Hence, or otherwise, find the generating function for the sequence $u_n =n^2$. You should simplify your answer.
\item
\begin{itemize}
\item[\bf (a)]
The sequence $u_0$, $u_1$, $u_2$, $\ldots\,$ is determined by
$u_{n} = ku_{n-1}$ ($n\ge1$), where $k$ is independent of $n$,
and $u_0=a$. By summing the identity $u_{n}x^n \equiv ku_{n-1}x^n$, or otherwise, show that the generating function, f, satisfies
\[ \f(x) = a + kx \f(x) \]
Write down an expression for $\f(x)$.
\item[\bf (b)] The sequence $u_0, u_1, u_2, \ldots\,$ is determined by $u_{n} = u_{n-1}+ u_{n-2}$ ($n\ge2$) and $u_0=0$, $u_1=1$.

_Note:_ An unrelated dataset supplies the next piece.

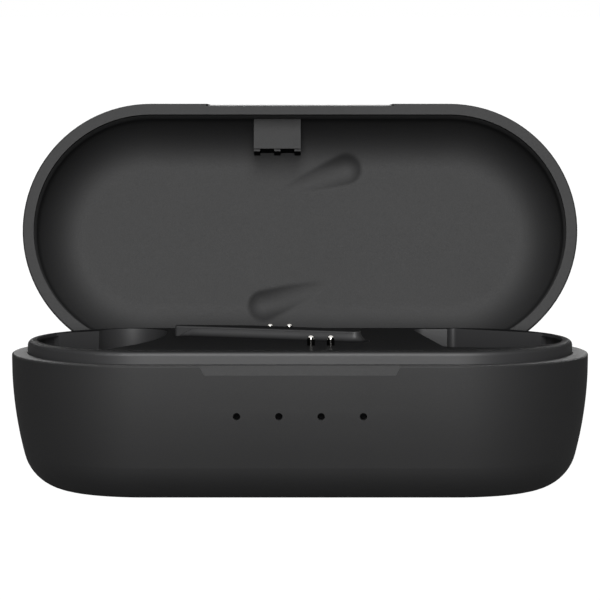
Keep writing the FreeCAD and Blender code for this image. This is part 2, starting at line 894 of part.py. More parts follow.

Obtain the generating function.
\end{itemize}
\end{questionparts}\begin{questionparts}
\item $\,$ \begin{align*}
&& x(1-x)^{-2} &= x \left (1 + (-2)(-x) + \frac{(-2)(-3)}{2!}x^2 + \cdots + \frac{(-2)(-3)\cdots(-2-(k-1))}{k!} (-x)^k + \cdots \right) \\
&&&= x(1 + 2x + 3x^2 + \cdots + \frac{(-2)(-3)\cdots(-(k+1))}{k!}(-1)^k x^k + \cdots ) \\
&&&= x+2x^2 + 3x^3 + \cdots + (k+1)x^{k+1} + \cdots \\
\Rightarrow && u_n &= n
\end{align*}
\begin{align*}
&& x(1-x)^{-3} &= x \left (1 + 3x + 6x^2 + \cdots + \frac{(-3)(-4)\cdots(-k-2)}{k!}(-x)^k + \cdots \right) \\
&&&= x \left (1 + 3x + 6x^2 + \cdots + \frac{(k+2)(k+1)}{2}x^k + \cdots \right) \\
&&&= x + 3x^2 + 6x^3 + \cdots + \binom{k+2}{2}x^{k+1} + \cdots \\
&& u_n &= \binom{n+1}{2} = \frac{n^2+n}{2} \\
\\
\Rightarrow && 2x(1-x)^{-3} - x(1-x)^{-2} &= (1-x)^{-3}(2x-x(1-x)) \\
&&&= (1-x)^{-3}(x+x^2)
\end{align*}
\item \begin{itemize}
\item $u_n = ku_{n-1} \Rightarrow u_nx^n = ku_{n-1}x^n$ so
\begin{align*}
&& \sum_{n=1}^\infty u_n x^n &= \sum_{n=1}^\infty k u_{n-1}x^n \\
&& \sum_{n=0}^\infty u_n x^n - a &= x\sum_{n=0}^\infty k u_{n}x^n \\
\Rightarrow && f(x)-a &= kx f(x) \\
\Rightarrow && f(x) &= a + kxf(x) \\
\Rightarrow && f(x) &= \frac{a}{1-kx}
\end{align*}
\item Suppose $\displaystyle f(x) = \sum_{n=0}^\infty u_n x^n$ so
\begin{align*}
&& x^n u_n &= x^n u_{n-1} + x^n u_{n-2} \\
\Rightarrow && \sum_{n=2}^\infty x^n u_n &= \sum_{n=2}^\infty x^n u_{n-1} + \sum_{n=2}^\infty x^n u_{n-2} \\
&& \sum_{n=0}^\infty x^n u_n - u_0 - u_1 x &= \left ( \sum_{n=0}^\infty x^{n+1} u_{n} -xu_0 \right) + \sum_{n=0}^\infty x^{n+2} u_{n} \\
&& f(x) - x &= xf(x) +x^2f(x) \\
\Rightarrow && f(x) &= \frac{x}{1-x-x^2}
\end{align*}
\end{itemize}
\end{questionparts}
Generating functions generally appear very late on in statistics modules whose entry numbers seldom reach three figures. Nevertheless, a mean score of almost 9 out of 20 on this question, obtained by more than a quarter of the candidates (very few, if any, of whom will have seen the idea before), suggests that it is easy to introduce the topic and that good candidates will pick it up quickly and successfully. Apart from algebraic difficulties, the real hurdle to making a complete attempt lay in part (ii)(a); although most of the candidates who got this far went on to earn the 4 marks allocated to this part, they tended to do so by ignoring the guidance of the question. Although there are two or three perfectly good alternative approaches to the one intended, they don't necessarily point in the direction that helps the solver cope with the more imaginatively constructed part (ii)(b); and this was why most candidates struggled to know quite what to do with it.